Frolov reconhece que o objetivo do escudo antimíssil é conter o Irã, mas afirma que é arriscado pressionar a Rússia exatamente quando o Ocidente mais precisa dela para tentar interromper o programa nuclear iraniano. 'Não dá para conceber a contenção do Irã sem a participação de Moscou', disse.

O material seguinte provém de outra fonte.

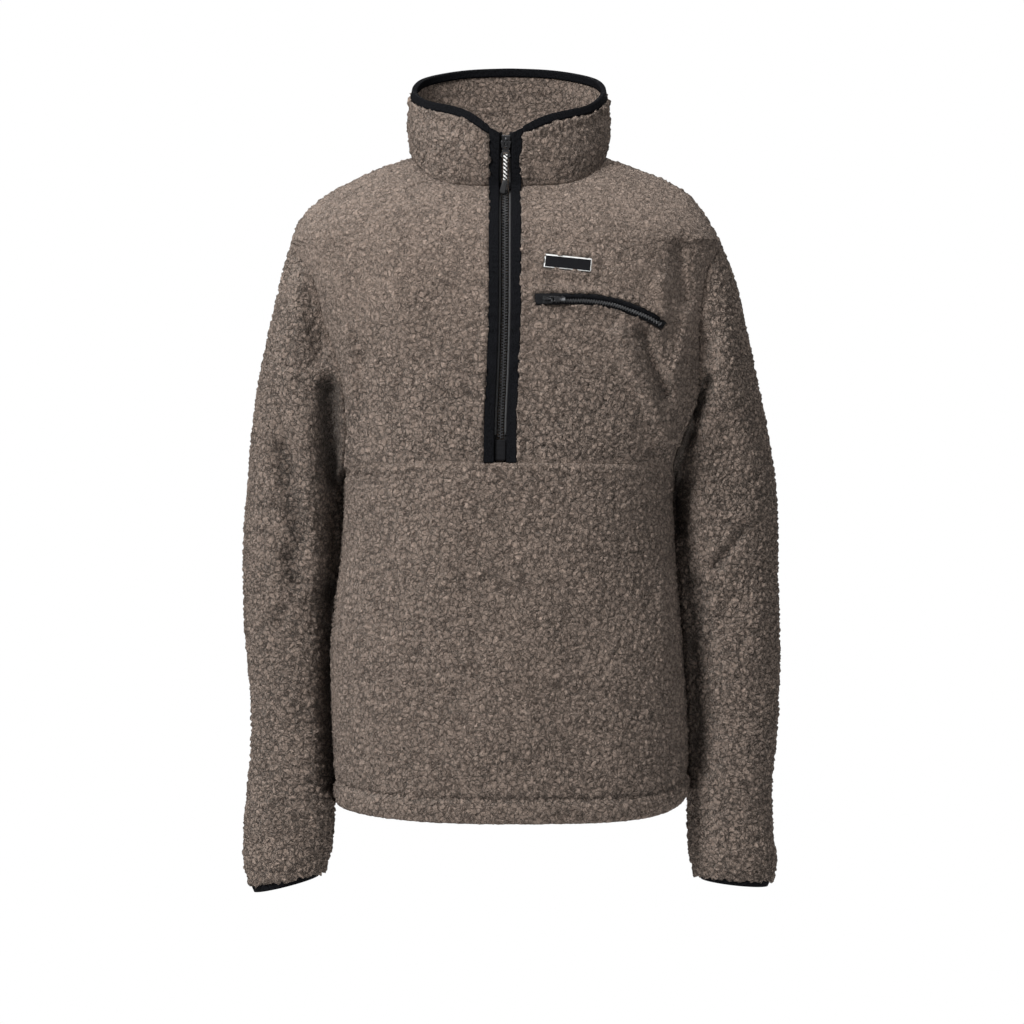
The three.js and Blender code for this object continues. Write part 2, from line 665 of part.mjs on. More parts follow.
function sleeve(side, table, folds) {
  const at = Object.fromEntries(table.columns.slice(1).map((n) => [n, curve(table, n)]));
  const loop = armholeLoop(side);
  const count = loop.length;
  const frame = (s) => {
    const out = V(side * at.outX(s), at.mid(s), at.outZ(s));
    const inn = V(side * at.inX(s), at.mid(s), at.inZ(s));
    const centre = out.clone().add(inn).multiplyScalar(0.5);
    const across = out.sub(inn).multiplyScalar(0.5);
    return { centre, across, front: V(0, -at.depth(s), 0) };
  };
  const start = frame(0);
  const angles = loop.map(({ p }, k) => {
    const d = p.clone().sub(start.centre);
    const c = d.dot(start.across) / start.across.lengthSq();
    const angle = Math.atan2(-d.y / at.depth(0), c);
    if (k === 0) return 0;
    return angle < 0 ? angle + 2 * Math.PI : angle;
  });
  const even = angles.map((_, k) => (k / count) * 2 * Math.PI);
  const tube = (s, angle) => {
    const f = frame(s);
    return f.centre
      .addScaledVector(f.across, Math.cos(angle))
      .addScaledVector(f.front, Math.sin(angle));
  };
  const tubeNormal = (s, angle) => {
    const [s0, s1] = [Math.max(s - 0.08, 0), Math.min(s + 0.08, LAST_STEP)];
    const along = tube(s1, angle).sub(tube(s0, angle));
    const round = tube(s, angle + 0.02).sub(tube(s, angle - 0.02));
    return along.cross(round).multiplyScalar(-side).normalize();
  };
  const surface = (s, k) => {
    const angle = mix(angles[k], even[k], smooth(s, 0, 5));
    const p = tube(s, angle);
    const off = loop[k].p.clone().sub(tube(0, angles[k]));
    const inside = ((1 - Math.cos(angle)) / 2) ** 2;
    p.addScaledVector(off, Math.max(0, 1 - s / mix(3.2, 0.9, inside)) ** 2);
    const turn = THREE.MathUtils.radToDeg(angle);
    const height = foldHeight(folds, s, turn, 45, 0.85) * smooth(s, 0, 0.8);
    return onward(p, tubeNormal(s, angle), height * (1 - smooth(s, 13.2, 13.9)));
  };
  const grid = SLEEVE_STEPS.map((s, r) =>
    loop.map((_, k) => {
      const p = surface(s, k);
      const ahead = surface(Math.min(s + 0.1, LAST_STEP), k).sub(surface(Math.max(s - 0.1, 0), k));
      const roundK = surface(s, (k + 1) % count).sub(surface(s, (k + count - 1) % count));
      const n = ahead.cross(roundK).multiplyScalar(-side).normalize();
      const cuff = r >= SLEEVE_STEPS.length - 2;
      const outer = onward(p, n, cuff ? -BIND_DIP : 0);
      const thick = cuff ? EDGE_WALL : WALL;
      const inner = r ? onward(outer, n, -thick) : onward(outer, loop[k].inward, WALL * 0.9);
      return { outer, inner, normal: n };
    }),
  );
  grid[0].forEach((a, k) => {
    const inside = ((1 - Math.cos(even[k])) / 2) ** 4;
    for (const p of [a.outer, a.inner]) p.x += side * (GAP * 1.6 + inside);
  });
  return grid;
}
const sleeves = {
  left: sleeve(1, SLEEVE_LEFT, SLEEVE_FOLDS_LEFT),
  right: sleeve(-1, SLEEVE_RIGHT, SLEEVE_FOLDS_RIGHT),
};
add("sleeve_left", asWall(sleeves.left, true), FLEECE);
add("sleeve_right", asWall(sleeves.right, true), FLEECE);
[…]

O DESARMAMENTO NA PONTA DA CANETA Tratado de Não-Proliferação Nuclear (TNP) Ano: 1968 Signatários: 188 países. Índia, Paquistão e Israel ficaram de fora. Coréia do Norte se retirou em 2003 O que é: Primeiro grande marco da Guerra Fria, é a pedra fundamental no esforço de impedir a disseminação de armas nucleares Situação: Ainda em vigor, é o xodó da diplomacia americana
Tratado sobre Antimísseis Balísticos (Anti-Ballistic Missile Treaty, ABMT) Ano: 1972 Signatários: EUA e União Soviética O que é: Limitou o uso de antimísseis balísticos, interceptores capazes de atingir outros mísseis Situação: Os EUA retiraram-se em 2002
Tratado sobre Forças Nucleares Intermediárias (Intermediate-Range Nuclear Forces, INF) Ano: 1988 Signatários: EUA e União Soviética Situação: Em vigor, mas em fevereiro a Rússia ameaçou retirar-se em retaliação ao projeto de escudo antimíssil na Europa Oriental O que é: Um dos mais importantes da Guerra Fria, proíbe mísseis nucleares com alcance de 500 a 5.500 quilômetros. Pelo tratado, os EUA destruíram 846 mísseis e os soviéticos, 1.846
Tratado sobre Forças Convencionais na Europa (Treaty on Conventional Armed Forces in Europe, CFE) Ano: 1992 Signatários: Otan e União Soviética (e ex-repúblicas) O que é: Limita o uso de forças convencionais - tanques, aviões e helicópteros de combate - dentro da Europa Situação: Em vigor, mas a Rússia ameaçou abandoná-lo caso os EUA prossigam com o projeto de escudo antimíssil na Europa
Tratado de Redução de Armas Estratégicas (Strategic Arms Reduction Treaty, START I) Ano: 1994 Signatários: EUA e União Soviética (e ex-repúblicas) O que é: Limitou o uso de 6 mil ogivas para cada lado e reduziu para 1.600 o número de mísseis balísticos de longo alcance Situação: Válido até 2009
Tratado de Redução de Armas Estratégicas (Strategic Arms Reduction Treaty, START II) Ano: Ratificado pelo Congresso dos EUA em 1996. O Parlamento russo nunca o ratificou em protesto pelas ações americanas em Kosovo e pelo avanço da Otan na Europa Oriental Signatários: EUA e Rússia O que é: Proibia o uso de veículos de reentrada (componentes capazes de carregar várias ogivas nucleares e atingir alvos diferentes com um único lançamento) nos mísseis de longo alcance Situação: Nunca entrou em vigor
Tratado sobre Reduções Estratégicas Ofensivas (Treaty on Strategic Offensive Reductions, SORT) Ano: 2003 Signatários: EUA e Rússia O que é: Estabeleceu um limite de ogivas entre 1.700 e 2.200 para cada lado Situação: Tratado válido até 2012.